Aim of the task: Quote the lines exactly, starting with the line that contains "filling = inner_top.fuse(inner_bottom).cut(tie).cut(seam_thread)" and ending with the line that contains "bpy.data.objects.remove(obj)", and leave out all other lines.
/---
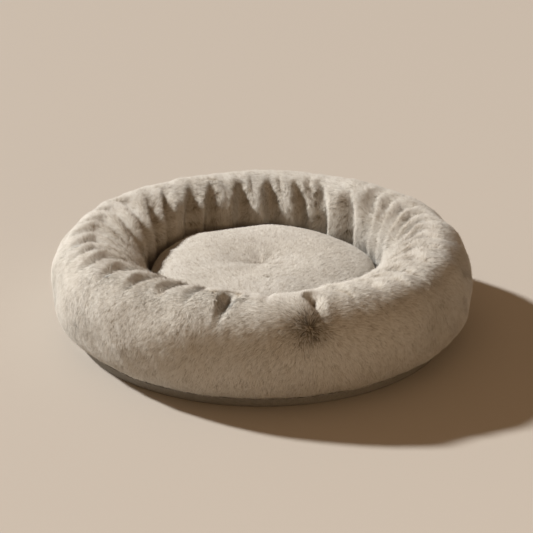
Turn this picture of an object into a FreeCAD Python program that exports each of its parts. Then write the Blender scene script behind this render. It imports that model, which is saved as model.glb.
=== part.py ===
"""Round plush pet bed: a stuffed ring on a flat fabric base, with a loose round cushion in it.

Millimetres.  The origin is on the floor under the middle of the bed, +Z is up and -Y is the front.
Every piece is a body of revolution about Z, apart from the sewn-in label at the back.
"""
import FreeCAD
import Part
import math
import os

# Ring, measured over its plush.
RING_OUTER_RADIUS = 300.0
RING_CREST_RADIUS = 240.0
RING_INNER_RADIUS = 164.0
RING_CREST_HEIGHT = 142.0
RING_WIDEST_HEIGHT = 73.0
RING_TOP_FULLNESS = 2.1
RING_FOOT_FULLNESS = 2.6
RING_WALL_FULLNESS = 5.0
PLUSH_THICKNESS = 3.0
COVER_INNER_EDGE_RADIUS = 190.0
COVER_OUTER_EDGE_RADIUS = 262.0
COVER_EDGE_HEIGHT = 10.5
RING_FOOT_CLEARANCE = 0.1

# Layers under the ring and the cushion, from the floor up.
BASE_FABRIC_THICKNESS = 1.2
WADDING_THICKNESS = 6.0
LINING_THICKNESS = 1.0
LAYER_RADIUS = 264.0
BAND_HEIGHT = 12.0
BAND_FOOT_RADIUS = 266.0
BAND_TOP_RADIUS = 271.5

# Loose cushion.
CUSHION_RADIUS = 162.0
CUSHION_SEAM_HEIGHT = 66.0
CUSHION_CROWN_HEIGHT = 99.0
CUSHION_TUFT_HEIGHT = 88.0
CUSHION_TUFT_WIDTH = 42.0
CUSHION_TOP_FULLNESS = 2.3
CUSHION_FOOT_FULLNESS = 3.4
CUSHION_PLUSH_THICKNESS = 2.5
CUSHION_UNDERSIDE_THICKNESS = 1.2
CUSHION_CLEARANCE = 0.4

# Sewing threads and label.
SEAM_THREAD_RADIUS = 0.6
GATHER_THREAD_RADIUS = 1.0
TUFT_TIE_RADIUS = 0.9
TUFT_KNOT_RADIUS = 3.0
TUFT_KNOT_HEIGHT = 2.0
TUFT_KNOT_CLEARANCE = 0.3
LABEL_WIDTH = 26.0
LABEL_LENGTH = 20.0
LABEL_THICKNESS = 0.5
LABEL_SLOPE_DEG = 30.0
LABEL_TOP_HEIGHT = 12.2

LINING_TOP = BASE_FABRIC_THICKNESS + WADDING_THICKNESS + LINING_THICKNESS
OUTLINE_STEPS_PER_QUARTER = 6
AXIS_FOOT = FreeCAD.Vector(0, 0, 0)
AXIS_UP = FreeCAD.Vector(0, 0, 1)


def point(radius, height):
    """A point of the section, which lies in the XZ plane."""
    return FreeCAD.Vector(radius, 0, height)


def rounded_quarter(centre, half_width, half_height, fullness, start_deg, end_deg):
    """Points of one quarter of a rounded outline; a fullness of 2 is an ellipse, more is boxier."""
    points = []
    for step in range(OUTLINE_STEPS_PER_QUARTER + 1):
        angle = math.radians(start_deg + (end_deg - start_deg) * step / OUTLINE_STEPS_PER_QUARTER)
        cosine = round(math.cos(angle), 12)
        sine = round(math.sin(angle), 12)
        across = math.copysign(abs(cosine) ** (2 / fullness), cosine)
        up = math.copysign(abs(sine) ** (2 / fullness), sine)
        points.append(point(centre[0] + half_width * across, centre[1] + half_height * up))
    return points


def smooth_edge(points):
    """One smooth edge through the points."""
    curve = Part.BSplineCurve()
    curve.interpolate(Points=points)
    return curve.toShape()


def revolve(edges):
    """The solid made by turning a closed outline about the bed's axis."""
    face = Part.Face(Part.Wire(edges))
    return face.revolve(AXIS_FOOT, AXIS_UP, 360)


def polygon_edges(points):
    """Straight edges that close the outline through the points."""
    edges = []
    for index, start in enumerate(points):
        edges.append(Part.makeLine(start, points[(index + 1) % len(points)]))
    return edges


def ring_body(inset):
    """The stuffed ring, drawn in by the inset on every side except its flat foot."""
    centre = (RING_CREST_RADIUS, RING_WIDEST_HEIGHT)
    outer_half = RING_OUTER_RADIUS - RING_CREST_RADIUS - inset
    inner_half = RING_CREST_RADIUS - RING_INNER_RADIUS - inset
    top_half = RING_CREST_HEIGHT - RING_WIDEST_HEIGHT - inset
    foot_half = RING_WIDEST_HEIGHT - LINING_TOP - RING_FOOT_CLEARANCE
    quarters = [
        rounded_quarter(centre, outer_half, foot_half, RING_FOOT_FULLNESS, -90, 0),
        rounded_quarter(centre, outer_half, top_half, RING_TOP_FULLNESS, 0, 90),
        rounded_quarter(centre, inner_half, top_half, RING_TOP_FULLNESS, 90, 180),
        rounded_quarter(centre, inner_half, foot_half, RING_WALL_FULLNESS, 180, 270),
    ]
    return revolve([smooth_edge(points) for points in quarters])


def disc(radius, bottom, thickness):
    """A flat round layer."""
    return Part.makeCylinder(radius, thickness, FreeCAD.Vector(0, 0, bottom), AXIS_UP)


def thread_ring(path_radius, height, thread_radius):
    """A thread that runs once round the bed."""
    return Part.makeTorus(path_radius, thread_radius, FreeCAD.Vector(0, 0, height), AXIS_UP)


def base_cover():
    """Grey fabric that covers the underside and is turned up round the edge as a low band."""
    inner_foot = BAND_FOOT_RADIUS - BASE_FABRIC_THICKNESS
    inner_top = BAND_TOP_RADIUS - BASE_FABRIC_THICKNESS
    outline = [
        point(0, 0),
        point(BAND_FOOT_RADIUS, 0),
        point(BAND_TOP_RADIUS, BAND_HEIGHT),
        point(inner_top, BAND_HEIGHT),
        point(inner_foot, BASE_FABRIC_THICKNESS),
        point(0, BASE_FABRIC_THICKNESS),
    ]
    return revolve(polygon_edges(outline))


def cushion_top_edge(inset):
    """Upper outline of the cushion, from its seam over the crown and down into the tuft."""
    shoulder_radius = CUSHION_TUFT_WIDTH * 2
    crown = CUSHION_CROWN_HEIGHT - inset
    centre = (shoulder_radius, CUSHION_SEAM_HEIGHT)
    half_width = CUSHION_RADIUS - inset - shoulder_radius
    points = rounded_quarter(centre, half_width, crown - centre[1], CUSHION_TOP_FULLNESS, 0, 90)
    tuft = CUSHION_TUFT_HEIGHT - inset
    for share in (0.5, 0.25):
        depth = (crown - tuft) * (1 + math.cos(math.pi * share * 2)) / 2
        points.append(point(shoulder_radius * share, crown - depth * (1 - share)))
    points.append(point(0, tuft))
    return smooth_edge(points)


def cushion_bottom_edge(inset):
    """Lower outline of the cushion, from the middle of its foot out to its seam."""
    bottom = LINING_TOP + CUSHION_CLEARANCE + inset
    radius = CUSHION_RADIUS - inset
    centre = (0, CUSHION_SEAM_HEIGHT)
    depth = CUSHION_SEAM_HEIGHT - bottom
    return smooth_edge(rounded_quarter(centre, radius, depth, CUSHION_FOOT_FULLNESS, -90, 0))


def cushion_upper_body(inset):
    """Everything of the cushion above the level of its seam."""
    axis_foot = point(0, CUSHION_SEAM_HEIGHT)
    edges = [cushion_top_edge(inset)]
    edges.append(Part.makeLine(point(0, CUSHION_TUFT_HEIGHT - inset), axis_foot))
    edges.append(Part.makeLine(axis_foot, point(CUSHION_RADIUS - inset, CUSHION_SEAM_HEIGHT)))
    return revolve(edges)


def cushion_lower_body(inset):
    """Everything of the cushion below the level of its seam."""
    axis_top = point(0, CUSHION_SEAM_HEIGHT)
    bottom = LINING_TOP + CUSHION_CLEARANCE + inset
    edges = [cushion_bottom_edge(inset)]
    edges.append(Part.makeLine(point(CUSHION_RADIUS - inset, CUSHION_SEAM_HEIGHT), axis_top))
    edges.append(Part.makeLine(axis_top, point(0, bottom)))
    return revolve(edges)


def tuft_tie():
    """Thread through the middle of the cushion, with a flat knot inside each panel."""
    underside_top = LINING_TOP + CUSHION_CLEARANCE + CUSHION_UNDERSIDE_THICKNESS
    bottom = underside_top + TUFT_KNOT_CLEARANCE
    top = CUSHION_TUFT_HEIGHT - CUSHION_PLUSH_THICKNESS - TUFT_KNOT_HEIGHT
    tie = disc(TUFT_TIE_RADIUS, bottom, top - bottom)
    lower_knot = disc(TUFT_KNOT_RADIUS, bottom, TUFT_KNOT_HEIGHT)
    upper_knot = disc(TUFT_KNOT_RADIUS, top - TUFT_KNOT_HEIGHT, TUFT_KNOT_HEIGHT)
    return tie.fuse([lower_knot, upper_knot]).removeSplitter()


def base_label():
    """Blank sewn-in label at the back, hanging out and down from the base seam."""
    label = Part.makeBox(LABEL_WIDTH, LABEL_LENGTH, LABEL_THICKNESS)
    label.translate(FreeCAD.Vector(-LABEL_WIDTH / 2, 0, 0))
    label.rotate(AXIS_FOOT, FreeCAD.Vector(1, 0, 0), -LABEL_SLOPE_DEG)
    label.translate(FreeCAD.Vector(0, BAND_TOP_RADIUS + 2 * SEAM_THREAD_RADIUS, LABEL_TOP_HEIGHT))
    return label


def foot_opening():
    """The underside of the ring between the cover's two edges, where the lining closes it."""
    opening = disc(COVER_OUTER_EDGE_RADIUS, 0, COVER_EDGE_HEIGHT)
    return opening.cut(disc(COVER_INNER_EDGE_RADIUS, 0, COVER_EDGE_HEIGHT))


def ring_pieces():
    """Plush cover, filling, threads and label of the ring."""
    seam_radius = BAND_TOP_RADIUS - BASE_FABRIC_THICKNESS / 2
    seam_thread = thread_ring(seam_radius, BAND_HEIGHT + SEAM_THREAD_RADIUS, SEAM_THREAD_RADIUS)
    gather_height = LINING_TOP + GATHER_THREAD_RADIUS
    gather_thread = thread_ring(COVER_INNER_EDGE_RADIUS, gather_height, GATHER_THREAD_RADIUS)
    filling = ring_body(PLUSH_THICKNESS)
    cover = ring_body(0).cut(filling).cut(foot_opening())
    return {
        "ring_cover": cover.cut(seam_thread).cut(gather_thread),
        "ring_filling": filling.cut(gather_thread),
        "ring_gather_thread": gather_thread,
        "base_seam_thread": seam_thread,
        "base_label": base_label(),
    }


def base_pieces():
    """The three flat layers under the ring and the cushion."""
    wadding_top = BASE_FABRIC_THICKNESS + WADDING_THICKNESS
    return {
        "base_cover": base_cover(),
        "base_wadding": disc(LAYER_RADIUS, BASE_FABRIC_THICKNESS, WADDING_THICKNESS),
        "ring_floor_lining": disc(LAYER_RADIUS, wadding_top, LINING_THICKNESS),
    }


def cushion_pieces():
    """Two panels, filling, edge seam and centre tie of the loose cushion."""
    seam_radius = CUSHION_RADIUS - CUSHION_UNDERSIDE_THICKNESS / 2
    seam_thread = thread_ring(seam_radius, CUSHION_SEAM_HEIGHT, SEAM_THREAD_RADIUS)
    tie = tuft_tie()
    inner_top = cushion_upper_body(CUSHION_PLUSH_THICKNESS)
    inner_bottom = cushion_lower_body(CUSHION_UNDERSIDE_THICKNESS)
    filling = inner_top.fuse(inner_bottom).cut(tie).cut(seam_thread)
    return {
        "cushion_top_panel": cushion_upper_body(0).cut(inner_top).cut(seam_thread),
        "cushion_underside_panel": cushion_lower_body(0).cut(inner_bottom).cut(seam_thread),
        "cushion_filling": filling,
        "cushion_seam_thread": seam_thread,
        "cushion_tuft_tie": tie,
    }


def main():
    os.makedirs("parts", exist_ok=True)
    pieces = {}
    pieces.update(base_pieces())
    pieces.update(ring_pieces())
    pieces.update(cushion_pieces())
    for name, shape in pieces.items():
        shape.exportStep(os.path.join("parts", name + ".step"))
        print(name, shape.isValid(), len(shape.Solids), round(shape.Volume / 1000, 2), "cm3")


main()
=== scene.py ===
"""Looks of a round plush pet bed: gathered ring, loose cushion, fabric base and plush pile."""
import math

import bpy
import numpy as np
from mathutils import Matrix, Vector


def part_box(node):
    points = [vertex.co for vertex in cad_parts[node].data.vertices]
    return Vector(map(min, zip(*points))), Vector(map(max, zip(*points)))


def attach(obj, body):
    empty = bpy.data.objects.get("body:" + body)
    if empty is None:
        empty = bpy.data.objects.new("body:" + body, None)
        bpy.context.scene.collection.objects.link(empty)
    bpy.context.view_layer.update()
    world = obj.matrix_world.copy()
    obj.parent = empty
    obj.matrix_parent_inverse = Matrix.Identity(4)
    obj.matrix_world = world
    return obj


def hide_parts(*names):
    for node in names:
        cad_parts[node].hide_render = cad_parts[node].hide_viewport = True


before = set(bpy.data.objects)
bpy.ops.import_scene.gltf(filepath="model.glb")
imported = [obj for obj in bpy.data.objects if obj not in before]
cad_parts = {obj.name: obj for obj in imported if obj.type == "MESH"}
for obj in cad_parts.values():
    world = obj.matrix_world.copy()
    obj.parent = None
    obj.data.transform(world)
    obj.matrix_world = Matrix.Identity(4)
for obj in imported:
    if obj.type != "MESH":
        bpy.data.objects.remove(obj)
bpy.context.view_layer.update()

bl_info = {
    "name": "Plush Pet Bed",
    "version": (1, 0, 0),
    "blender": (4, 5, 0),
    "location": "View3D > Sidebar > Pet Bed",
    "description": "Builds a round plush pet bed around its packed frame",
    "category": "Add Mesh",
}

MM = 0.001
FULL_TURN = 2 * math.pi

RING_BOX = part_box("ring_cover")
CUSHION_TOP_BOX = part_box("cushion_top_panel")
CUSHION_FOOT_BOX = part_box("cushion_underside_panel")
BASE_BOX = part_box("base_cover")
LINING_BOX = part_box("ring_floor_lining")
LABEL_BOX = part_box("base_label")

# Section of the ring, as the frame's ring is drawn.
RING_OUTER = RING_BOX[1][0]
RING_TOP = RING_BOX[1][2]
RING_CREST_RADIUS = 0.8 * RING_OUTER
RING_INNER = CUSHION_TOP_BOX[1][0] + 2 * MM
RING_WIDEST = 73 * MM
FLOOR_OF_RING = LINING_BOX[1][2]
TOP_FULLNESS = 2.1
FOOT_FULLNESS = 2.6
WALL_FULLNESS = 5.0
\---
Expected answer:
    filling = inner_top.fuse(inner_bottom).cut(tie).cut(seam_thread)
    return {
        "cushion_top_panel": cushion_upper_body(0).cut(inner_top).cut(seam_thread),
        "cushion_underside_panel": cushion_lower_body(0).cut(inner_bottom).cut(seam_thread),
        "cushion_filling": filling,
        "cushion_seam_thread": seam_thread,
        "cushion_tuft_tie": tie,
    }


def main():
    os.makedirs("parts", exist_ok=True)
    pieces = {}
    pieces.update(base_pieces())
    pieces.update(ring_pieces())
    pieces.update(cushion_pieces())
    for name, shape in pieces.items():
        shape.exportStep(os.path.join("parts", name + ".step"))
        print(name, shape.isValid(), len(shape.Solids), round(shape.Volume / 1000, 2), "cm3")


main()
=== scene.py ===
"""Looks of a round plush pet bed: gathered ring, loose cushion, fabric base and plush pile."""
import math

import bpy
import numpy as np
from mathutils import Matrix, Vector


def part_box(node):
    points = [vertex.co for vertex in cad_parts[node].data.vertices]
    return Vector(map(min, zip(*points))), Vector(map(max, zip(*points)))


def attach(obj, body):
    empty = bpy.data.objects.get("body:" + body)
    if empty is None:
        empty = bpy.data.objects.new("body:" + body, None)
        bpy.context.scene.collection.objects.link(empty)
    bpy.context.view_layer.update()
    world = obj.matrix_world.copy()
    obj.parent = empty
    obj.matrix_parent_inverse = Matrix.Identity(4)
    obj.matrix_world = world
    return obj


def hide_parts(*names):
    for node in names:
        cad_parts[node].hide_render = cad_parts[node].hide_viewport = True


before = set(bpy.data.objects)
bpy.ops.import_scene.gltf(filepath="model.glb")
imported = [obj for obj in bpy.data.objects if obj not in before]
cad_parts = {obj.name: obj for obj in imported if obj.type == "MESH"}
for obj in cad_parts.values():
    world = obj.matrix_world.copy()
    obj.parent = None
    obj.data.transform(world)
    obj.matrix_world = Matrix.Identity(4)
for obj in imported:
    if obj.type != "MESH":
        bpy.data.objects.remove(obj)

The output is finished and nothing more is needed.